Johns Hopkins pandemic exercise highlights US readiness gaps
The federal government needs to develop better vaccine production capacity, support strong global security, and bolster nationwide public health to be better prepared for the next pandemic, a high-level tabletop exercise yesterday sponsored by the Johns Hopkins Center for Health Security found.
The exercise, called Clade X, simulated a series of National Security Council–convened meetings of 10 US government leaders, played by experts in the fields of national security or epidemic response, according to a Center for Health Security news release. Among them were Margaret Hamburg, MD, former Food and Drug Administration commissioner, playing the role of Secretary of Health and Human Services, and Julie Gerberding, MD, reprising her role as director of the Centers for Disease Control and Prevention (CDC).
Their dialogue and decision making as the scenario unfolded highlighted significant uncertainties in US prevention and response capabilities, which have been hamstrung by policy challenges and underfunding.
The desktop scenario opened with an outbreak of a serious respiratory disease in Germany and Venezuela. The pathogen, dubbed Clade X, turned out to be an engineered strain of parainfluenza virus with elements of Nipah virus released by a terrorist group. Within a year, 150 million people worldwide and 15 million in the United States died from the fictitious but realistic pandemic.
At the conclusion of the exercise, the Center for Health Security presented six strategic policy goals that the US government needs to commit to for adequate pandemic preparedness:
- Develop the capability to produce new vaccines and drugs for novel pathogens within months, not years
- Pioneer a strong, sustainable global health security system
- Build a robust national public health system
- Develop a national plan to effectively harness all US healthcare assets
- Implement an international strategy for addressing research that increases pandemic risks
- Ensure the national security community is well prepared
New MERS case found in Saudi woman from Tabuk
In its first notification of a new case of MERS-CoV in 2 weeks, the Saudi Arabian Ministry of Health (MOH) said a woman from Tabuk has the coronavirus.
Officials diagnosed the 42-year-old woman as having MERS-CoV (Middle East respiratory syndrome coronavirus) after she presented with symptoms.

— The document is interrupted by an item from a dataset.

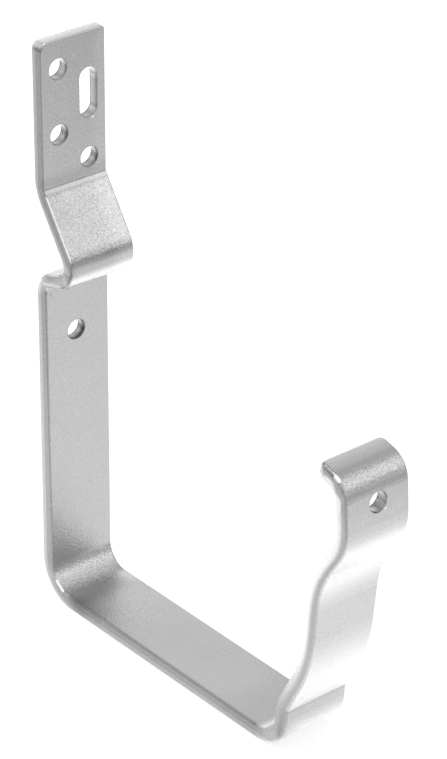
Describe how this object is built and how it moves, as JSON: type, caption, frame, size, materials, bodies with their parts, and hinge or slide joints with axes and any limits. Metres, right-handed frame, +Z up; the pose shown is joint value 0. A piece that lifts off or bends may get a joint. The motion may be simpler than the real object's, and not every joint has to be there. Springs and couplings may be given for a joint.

The probable source of her infection, recorded in a May 13 report that was posted on the MOH site today, is listed as "primary," meaning it's unlikely she contracted the virus from another person.
The new case brings Saudi Arabia's MERS-CoV total since 2012 to 1,839, including 745 deaths. Two people are still being treated for their infections.
May 13 MOH report
CDC develops new rapid test for rabies that could mean fewer shots
A new rapid test for rabies designed for use in animals and developed by CDC scientists could mean that people exposed to potentially rabid animals could forego the weeks-long regimen of shots to prevent the deadly disease, according to a study in PLoS One and a CDC news release today.
The researchers used the LN34 assay to test 2,978 samples from Africa, the Americas, Asia, Europe, and the Middle East, 1,049 of which were positive via direct fluorescent antibody (DFA), the current gold standard for testing. Compared with DFA, LN34 displayed high diagnostic specificity (99.7%) and sensitivity (99.9%), and no DFA-positive samples were negative on LN34 testing. Even better, use of the LN34 assay led to the identification of one false-negative and 11 false-positive DFA results.
The LN34 test can be run on polymerase chain reaction testing platforms already widely used in the United States and abroad, without any extra training, the CDC said. And it yields results even from decomposing animal brain tissue. The DFA test, in contrast, must be interpreted by laboratory workers with special skills, extensive training, and a specific type of microscope.
"Many of the areas hardest hit by rabies are also the areas least prepared to run current tests to diagnose it," said Crystal Gigante, PhD, a CDC microbiologist and the study's first author. "The LN34 test has the potential to really change the playing field. Quickly knowing who needs to receive rabies treatment—and who does not—will save lives and families' livelihoods."